Vida’s writing is angular, full of edges to grip, and– as Yvonne finds Turkey– everything is almost ordinary, but not quite. I’ve read about birds in the house, but never owls, and never about the stench the owl carries with him, and how between the owl and sex swing, Yvonne fears the house will restrict all of itself to her and she’ll have to sleep on the roof. Vida articulates the awkward details of human interaction so perfectly– Yvonne finds another American who pronounces a Turkish name differently than she has, and she wonders which of them is right (if either?). The experience of an American tourist in a poor country, how Yvonne vows to buy goods from a different local merchant every day, and then finds she can’t tell them apart. The local boy who Yvonne befriends on the beach, who she gives cash to for shells he will dive for, and the local people start talking about their relationship.
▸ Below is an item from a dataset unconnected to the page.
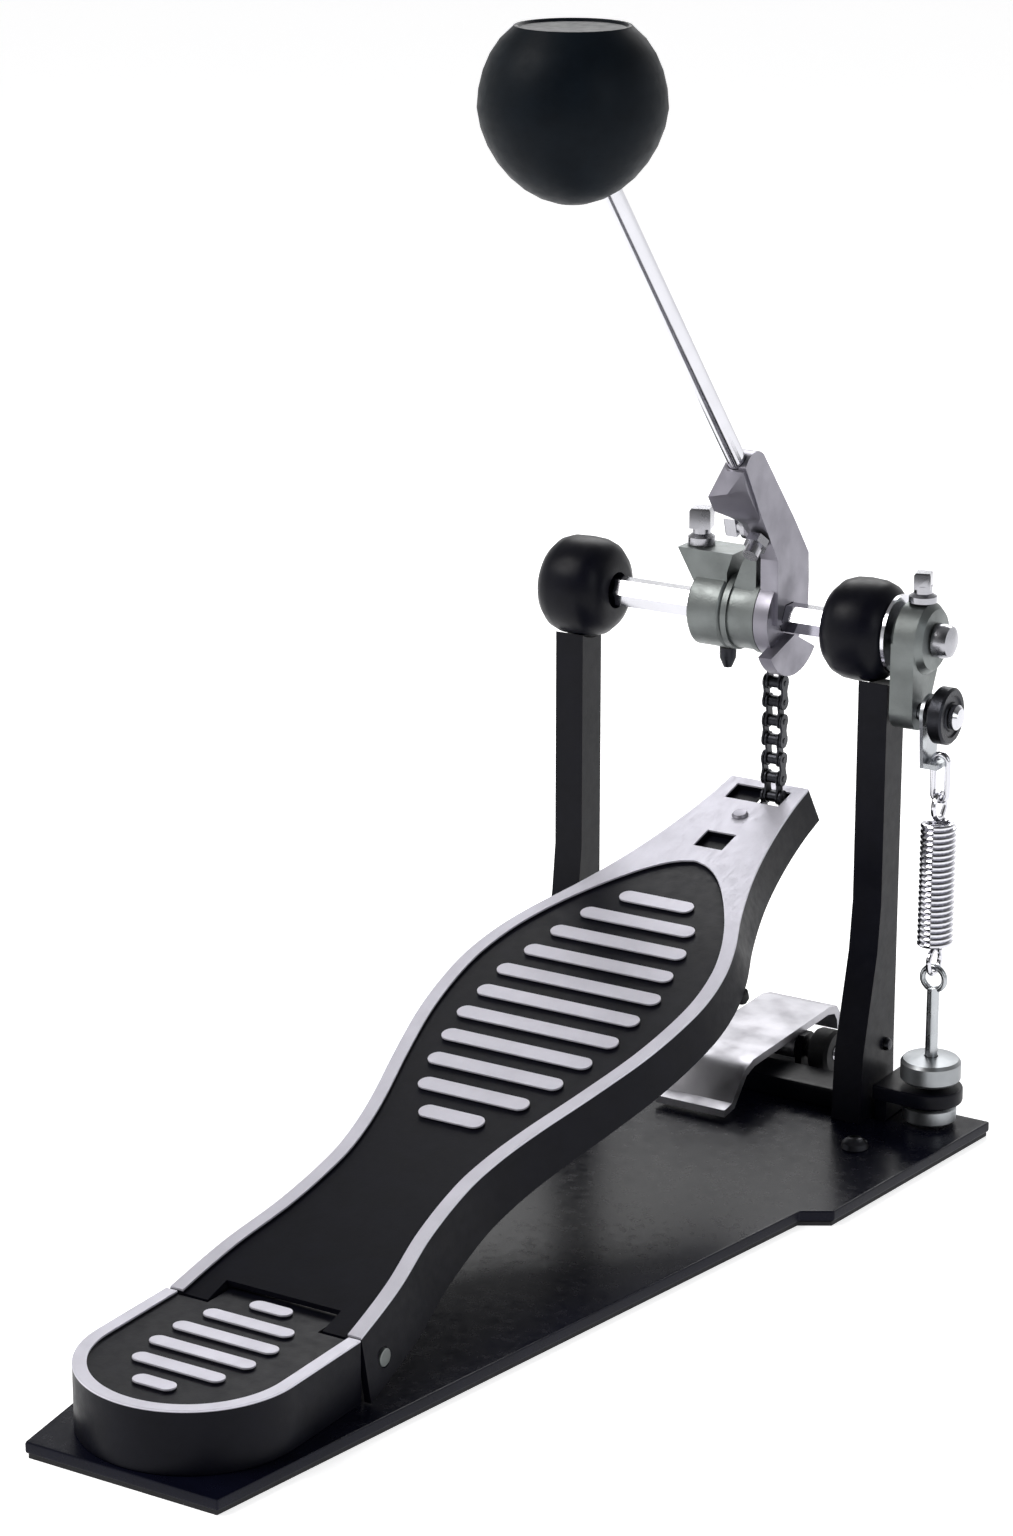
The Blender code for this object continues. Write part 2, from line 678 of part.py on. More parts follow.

Are things as ominous as they seem, or is Yvonne simply paranoid? Has the sex swing tainted her experience and now everything seems sordid? She begins to reflect upon her marriage, and find it was not all it appeared either, that the banalities that frocked her with her widowhood did not begin to describe her experience of loss, or how complicated her marriage had been. There remains the matter of the owl in the house though, and then one afternoon when the boy on the beach is diving for shells, he swims out and disappears.

Yvonne plants herself at the centre of this drama, as Western tourists tend to do when they’re at large in the world, but she will soon discover that her role in all of this is actually incidental. Not that her actions don’t have consequences, but the consequences matter far more than she does. That in order to come to terms with her own loss, and what has happened since, she not only has to transport herself as she already has done, but she has to transport herself outside of herself. To get lost if she’s ever going to get found.

A wonderful, gripping, thoughtful book. Vida’s novel is the third in a loosely-linked trilogy about women in moments of crisis, but she has done something different and stronger with each one. A novelist who takes nothing for granted about the form, seemingly rediscovering it each time she revisits it, she makes much out of little and the effect of it lingers long after the last page is read.